Between two selected dissimilar objects, an electric voltage can be created through temperature opposition, which is harvested through this method. The two materials must remain at a relatively constant temperature, as the interceptor relies on this in order to receive a steady voltage. By using this method we can develop technologies such as:

  • Temperature powered phone charger

Developed by Epiphany Labs, the ‘onE Puck’ thermoelectric charger has taken full advantage of thermoelectric harvesting to create a self-sustaining system using everyday items as its source. This device works by placing a hot or cold item, preferably a drink, on the coaster-style product. This initiates the electrical voltage and as such allows you to charge your phone.

  • Thermoelectric generator for cars and lorries

Cars and lorries create and thus lose a large amount of heat in their general operation, which creates an opportunity for thermoelectric harvesting. These generators can be installed into cars and lorries to reuse some of the heat given off by their vehicle. This puts less stress on the engine and thereby increases efficiency levels. Studies have also shown that cars and lorries installed with this type of generator reduced their fuel consumption by around 5%.

Pyroelectric Harvesting

Meaning: Harvesting electricity from materials that gain current from temperature change over time.

This method is currently pretty restricted in its usage. Its voltage source comes from temperature change which at the moment is primarily only applied to sensors. It should be noted that this method is not quite ready for commercial systems.

  • Pyroelectric sensor

Pyroelectric harvesting can be used in passive infrared (PIR) sensors which pick up heat signals from approaching motion, such as in outdoor lighting. The pyroelectric element inside the sensor creates a small voltage from the approaching heat signal emitted from the approaching person, which is sufficient enough to power the light.

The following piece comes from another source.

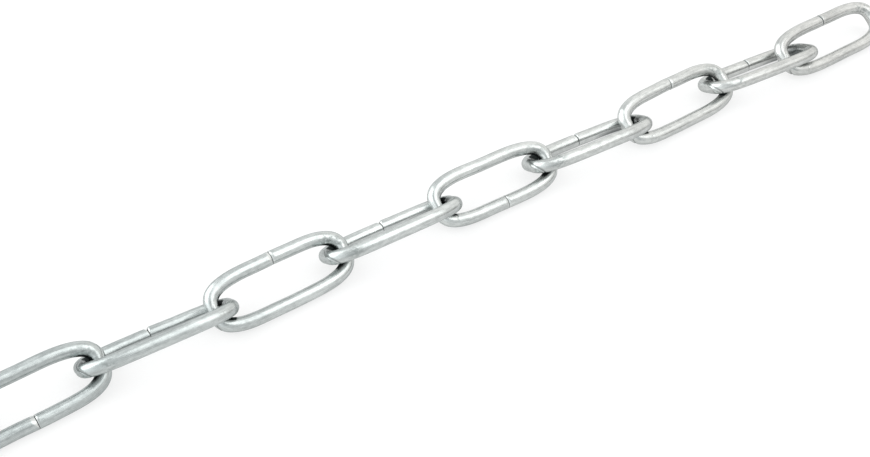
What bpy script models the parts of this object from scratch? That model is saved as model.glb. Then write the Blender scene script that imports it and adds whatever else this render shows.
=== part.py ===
"""One metre of long link steel chain: a straight run on a level floor, and the rest coiled behind it.

Every link is one wire, bent to a long loop and butted at the middle of one side. The links lie over
to one side and the other in turn, as a chain does on a floor, and each end hooks through its
neighbour's. The straight run lies along X, with the chain's free end at +X, and the coil lies flat
at -X. +Z is up, the floor is at Z = 0, and sizes are in metres.
"""

import math
from typing import NamedTuple

import bpy

# The link: its wire and its loop
WIRE = 0.0029
INNER_LENGTH = 0.026
OUTER_WIDTH = 0.0125
BEND_LENGTH = 0.011  # how far each end's bend reaches along the link
BEND_FULLNESS = 3.0  # exponent of the curve that the bend follows, where 2 is a plain ellipse

# The chain: how many links it has, and how they lie one after the other
LINK_COUNT = 39
RUN_COUNT = 12  # links in the straight run
RUN_REACH = 0.0125  # from a link's middle to where the next one hooks in, a little less than taut
RUN_LEAN = 33.0  # degrees that a link leans over, to one side and the other in turn
SWING = 2.0  # degrees that a link points to either side of the chain's course
SWING_RHYTHM = 2.7  # radians from link to link, so that the swing doesn't repeat evenly

# The coil that the rest of the chain lies in
COIL_RADIUS = 0.070  # where the coil starts
COIL_PITCH = 0.0155  # how far it closes in with each turn
COIL_REACH = 0.0121
COIL_LEAN = 40.0

# The wire's facets: one of twelve looks straight down where a link leans over by 30 degrees
WIRE_FACETS = 12
BEND_STEPS = 9
FACET_ANGLE = 360.0 / WIRE_FACETS
TRUE_LEAN = 30.0

HALF_LENGTH = (INNER_LENGTH + WIRE) / 2
HALF_WIDTH = (OUTER_WIDTH - WIRE) / 2


class SeenLink(NamedTuple):
    """A link as the photo shows it: degrees it leans over and swings, and metres beside and along the run."""

    lean: float
    swing: float
    beside: float
    from_last: float


class Lie(NamedTuple):
    """How a link lies: degrees that it leans over and heads to the left of +X, and its middle's place."""

    lean: float
    heading: float
    x: float
    y: float


# The links that the photo shows, from the chain's free end
SEEN_LINKS = (
    SeenLink(30.0, 1.0, -0.0008, 0.0),
    SeenLink(-29.0, -3.5, -0.0002, 0.0228),
    SeenLink(32.0, 2.0, 0.0001, 0.0248),
    SeenLink(-31.0, -2.5, 0.0002, 0.0251),
    SeenLink(31.0, -0.5, 0.0008, 0.0250),
    SeenLink(-37.0, -0.5, 0.0004, 0.0246),
    SeenLink(34.0, 1.5, 0.0003, 0.0254),
    SeenLink(-39.0, -1.5, -0.0002, 0.0253),
    SeenLink(36.0, 2.0, -0.0003, 0.0255),
)


def bend_point(turn):
    """A point of the wire's centre line in the bend at +X, for a turn in radians about the bend's middle."""
    along, across = math.cos(turn), math.sin(turn)
    reach = (abs(along) ** BEND_FULLNESS + abs(across) ** BEND_FULLNESS) ** (-1 / BEND_FULLNESS)
    return HALF_LENGTH - BEND_LENGTH + BEND_LENGTH * along * reach, HALF_WIDTH * across * reach


def link_outline():
    """The centre line of the wire, once round the loop."""
    turns = [math.radians(-90 + 180 * step / BEND_STEPS) for step in range(BEND_STEPS + 1)]
    far_bend = [bend_point(turn) for turn in turns]
    return far_bend + [(-x, -y) for x, y in far_bend]


def seen_lies():
    """The lies of the links that the photo shows, along the line Y = 0 towards -X."""
    lies = []
    x = 0.0
    for link in SEEN_LINKS:
        x -= link.from_last
        lies.append(Lie(link.lean, link.swing, x, link.beside))
    return lies


def coil_bend(turned):
    """Degrees from link to link, where the coil has turned by so many degrees."""
    radius = COIL_RADIUS - COIL_PITCH * turned / 360
    return 2 * math.degrees(math.asin(COIL_REACH / radius))


def lean_of(index):
    """Degrees that an unseen link leans over, to one side and the other in turn."""
    if index == LINK_COUNT - 1:
        lean = TRUE_LEAN
    elif index < RUN_COUNT:
        lean = RUN_LEAN
    else:
        lean = COIL_LEAN
    return lean if index % 2 == 0 else -lean


def chain_lies():
    """The lie of every link, from the free end to the inner end of the coil."""
    lies = seen_lies()
    x, y = lies[-1].x, lies[-1].y
    course = 0.0
    for index in range(len(lies), LINK_COUNT):
        bend = coil_bend(-course) if index >= RUN_COUNT else 0.0
        if index == RUN_COUNT:
            bend /= 2
        reach = COIL_REACH if index >= RUN_COUNT else RUN_REACH
        for way in (course, course - bend):
            x -= reach * math.cos(math.radians(way))
            y -= reach * math.sin(math.radians(way))
        course -= bend
        swing = SWING * math.sin(SWING_RHYTHM * index)
        lies.append(Lie(lean_of(index), course + swing, x, y))
    return lies


def floor_middle(lies):
    """The middle of the rectangle of floor that the chain covers."""
    xs, ys = [], []
    for lie in lies:
        heading = math.radians(lie.heading)
        for along, across in link_outline():
            across *= math.cos(math.radians(lie.lean))
            xs.append(lie.x + along * math.cos(heading) - across * math.sin(heading))
            ys.append(lie.y + along * math.sin(heading) + across * math.cos(heading))
    return (min(xs) + max(xs)) / 2, (min(ys) + max(ys)) / 2


def link_curve(name, lean):
    """The bent wire, whose facets are turned about it so that one of them lies flat on the floor."""
    curve = bpy.data.curves.new(name, "CURVE")
    curve.dimensions = "3D"
    curve.twist_mode = "Z_UP"
    curve.bevel_depth = WIRE / 2 / math.cos(math.radians(FACET_ANGLE / 2))
    curve.bevel_resolution = (WIRE_FACETS - 4) // 2
    outline = link_outline()
    spline = curve.splines.new("POLY")
    spline.points.add(len(outline) - 1)
    spline.use_cyclic_u = True
    facet_turn = FACET_ANGLE / 2 - (abs(lean) - TRUE_LEAN)
    for point, (x, y) in zip(spline.points, outline):
        point.co = (x, y, 0.0, 1.0)
        point.tilt = math.radians(facet_turn)
    return curve


def zinc_plate():
    """Bright zinc plated steel."""
    material = bpy.data.materials.new("bright_zinc")
    material.use_nodes = True
    shader = material.node_tree.nodes["Principled BSDF"]
    shader.inputs["Base Color"].default_value = (0.72, 0.74, 0.74, 1.0)
    shader.inputs["Metallic"].default_value = 1.0
    shader.inputs["Roughness"].default_value = 0.32
    return material


def add_link(name, lie, middle, material):
    """Lays one link on the floor, in a chain whose middle comes to the origin."""
    curve = link_curve(name, lie.lean)
    curve.materials.append(material)
    link = bpy.data.objects.new(name, curve)
    lean = math.radians(lie.lean)
    height = WIRE / 2 + HALF_WIDTH * abs(math.sin(lean))
    link.location = (lie.x - middle[0], lie.y - middle[1], height)
    link.rotation_euler = (lean, 0.0, math.radians(lie.heading))
    bpy.context.scene.collection.objects.link(link)


def main():
    for old in list(bpy.data.objects):
        bpy.data.objects.remove(old)
    material = zinc_plate()
    lies = chain_lies()
    middle = floor_middle(lies)
    for number, lie in enumerate(lies, start=1):
        add_link(f"link_{number:02d}", lie, middle, material)


main()
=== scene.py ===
"""Dresses one metre of long link steel chain as it lies: bent wire links in bright zinc plate.

Every link is one length of drawn wire, swept round its loop from one cut end to the other, where the
two ends meet in a butt joint. The wire is a little fuller where it bends, and a little flatter along
the inner sides of its straight stretches. The bending dies leave nicks, a crease and scuffs. The zinc
has drawn streaks and grain. Painted shade gives a thin dark line along the wire's inner side, dark
patches, near-black crevices where links meet and, with grime, the crease's dark bottom; painted light
makes the links bluer and darker towards the left.
"""

import logging
import math
from bisect import bisect_right
from dataclasses import dataclass, field, replace
from enum import Enum

import bmesh
import bpy
import numpy as np
from mathutils import Euler, Matrix, Vector, noise


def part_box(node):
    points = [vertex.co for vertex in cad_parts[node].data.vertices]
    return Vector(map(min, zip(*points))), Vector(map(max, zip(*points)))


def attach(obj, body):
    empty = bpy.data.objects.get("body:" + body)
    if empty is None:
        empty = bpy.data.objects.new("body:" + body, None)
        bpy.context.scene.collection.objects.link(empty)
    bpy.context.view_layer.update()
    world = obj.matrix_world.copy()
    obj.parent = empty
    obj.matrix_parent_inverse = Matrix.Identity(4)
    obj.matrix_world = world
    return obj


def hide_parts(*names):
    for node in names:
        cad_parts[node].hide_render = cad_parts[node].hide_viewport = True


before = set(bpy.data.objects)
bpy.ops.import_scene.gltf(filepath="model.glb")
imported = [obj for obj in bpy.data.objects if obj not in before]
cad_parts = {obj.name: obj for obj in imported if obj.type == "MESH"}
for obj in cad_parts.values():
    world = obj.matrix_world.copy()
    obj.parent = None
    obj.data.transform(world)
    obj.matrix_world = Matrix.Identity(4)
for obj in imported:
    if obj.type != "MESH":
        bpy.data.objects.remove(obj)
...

What About Large Scale Energy Loss?

The energy harvesting techniques listed above are still being used on a very low level, so what about the huge amounts of energy that are lost every day from large scale energy creation and output? Well, although predictably we lose the majority of our wastage to the environment, the aim of energy harvesting and other renewable schemes is to reduce this amount.

Two of the main ways in which this is being carried out on a large scale is solar and wind energy generation. This might not typically fit into the energy harvesting category, but it works on the same principle: using energy that would otherwise go to waste to fuel our society.

Wind Energy

Wind turbines, to a degree, are a large scale energy harvesting technology, using the energy from wind gusts to power turbines and create large amounts of electricity. The difference comes in the fact that wind is technically not wastage as it is not the result of a human initiated process; however, it is nevertheless potential energy that is going unused. Wind energy, especially in the United Kingdom, is becoming a huge part of the energy mix.

In the UK, electricity that was generated from wind turbines accounted for around 11% of all electricity used in 2015, which is quite a staggering increase from past years. This has done wonders for the accessibility of green residential energy on a wider market. Suppliers such as ‘Ovo Energy’, for example, have started providing 100% renewable electricity tariffs that do not force them to skyrocket prices in order to cover their costs.

Wind energy is also being use on a smaller scale to create self-sustaining systems for everyday life. Technologies such as wind powered camping stoves and phone chargers have already been developed but small steps towards integrating renewable systems into our everyday lives are being made.

Solar Energy

At any given moment the earth receives roughly 173 trillion kW of energy from the sun, which is 10,000 times more than the entire world population uses. At the moment, only a tiny, miniscule amount of this potential is being utilised; however, as technology advances, more and more time and money is being spent on improving this amount. One of the principal issues with solar technology is the cost for the required equipment, and not only this, but the returns in relation to this cost.

At present, solar panels are not extremely efficient in relation to the money required to buy the systems. This is gradually improving, however, and once you have invested in the equipment, the sun becomes your electricity supplier. Solar energy currently only represents around 1.2% of all electricity used in the United Kingdom; however, the potential is massive for future development.

Small scale solar energy is becoming quite the trend. Solar energy has become a facilitator for many activities such as festival-going and camping. Solar integrated devices such as speakers, chargers and energy blocks have been developed with remote usage in mind, enabling people to stay connected to the world when they’re off on their adventures.